Both commodity and specialty cheese are an important part of the dairy industry, and both have been growing. Per-capita consumption of cheese in the United States has been on an upward curve for decades. The biggest part of the upswing has to do with the expanding pizza segment that now features many products that are smothered with cheese rather than laced with it.
“If we look back to 2005 we can see that specialty cheese is indeed driving the growth of the cheese category in both volume and dollars,” said Marilyn Wilkinson, director of national product communications for the Wisconsin Milk Marketing Board, Madison, Wis. “There are major food trends toward bolder flavors. People are watching the cooking shows and the travel shows. People see specialty cheese as more natural than so-called commodity cheese. It’s minimally processed. For all these reasons, specialty cheese really appeals to them.”
The Wisconsin Specialty Cheese Institute, Delavan, Wis., was formed in 1994 to promote the specialty cheese industry in the nation’s most prolific cheese-making state. The W.S.C.I. defines specialty cheese in terms of high quality and limited quantity.
Specialty cheese is the main reason Wisconsin is still the nation’s leader in cheese-making, even though the large scale manufacture of commodity cheese has moved to western states like California, Idaho, and even Texas and New Mexico, where large cheese plants are fed by large dairy farm operations. Because Wisconsin has the infrastructure, support from state and local governments and academia, and smaller farms, specialty cheese has prospered there, Ms. Wilkinson said.
“This isn’t all just by accident,” she said. “The various dairy associations have been looking ahead for several years to determine what was going to be Wisconsin’s opportunities for the future.”

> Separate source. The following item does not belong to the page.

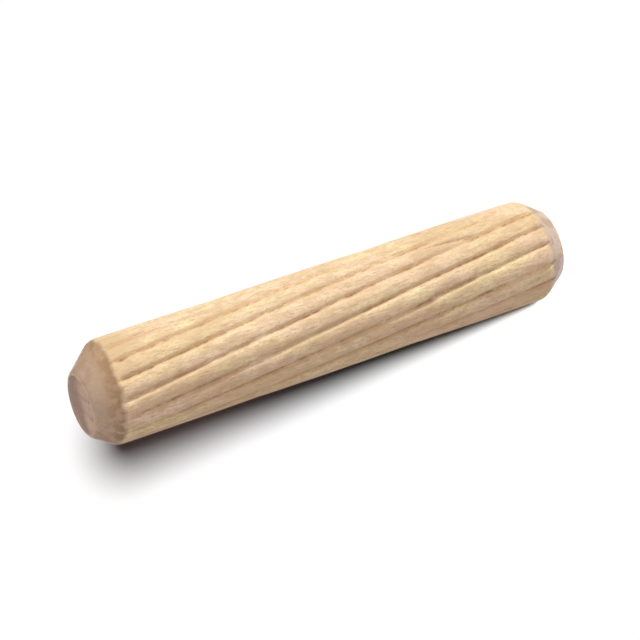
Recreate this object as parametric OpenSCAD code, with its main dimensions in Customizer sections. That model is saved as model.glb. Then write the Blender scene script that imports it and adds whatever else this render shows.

There are hundreds of artisan and specialty cheese makers in nearly every state in the United States. State-wide organizations and regional organizations are found in places with clusters of artisan and farmsteads such as Wisconsin, Vermont, New England, Oregon and California. Wisconsin has university-based training and research programs focused on speacialty cheese-making, as do Vermont and California.
Innovation and flavor
Lactalis, based in Laval, France, is one of the largest dairy companies in the world, and its President brand includes a variety of products ranging from Brie to a pre-packed 8-oz wedge of Comte. Lactalis sells Comte cheese, made with the raw milk from cows fed a specific diet, in supermarkets.
Recently, Lactalis, through the President brand, introduced a spreadable feta cheese that it markets as a sandwich ingredient. It comes on the heels of the introduction of a log-shaped Brie that may be sliced to fit on a cracker.
Feta and cheeses of Hispanic origin are contributing to the growth of specialty cheese in the United States. Hispanic cheese may receive a boost from a recent marketing effort by Castro Cheese, Houston, that promotes fresh Hispanic cheeses.
“Queso Fresco contains less calories, fat and cholesterol than other cheeses such as cheddar, mozzarella or processed cheese products like Velveeta while providing the recommended daily calcium intake,” said Elizabeth Castro, vice-president of sales and marketing for the company. “It’s an excellent option for those who want or need to reduce weight.”
The growth of the Hispanic population has led to the expansion of Hispanic-style cheeses on the market. The Queso Fresco and Queso Blanco are made without starter cultures and have little acid content. Panela, while used like Queso Fresco and Queso Blanco, traditionally is made in a cone-shaped basket and is the most popular cheese in Mexico.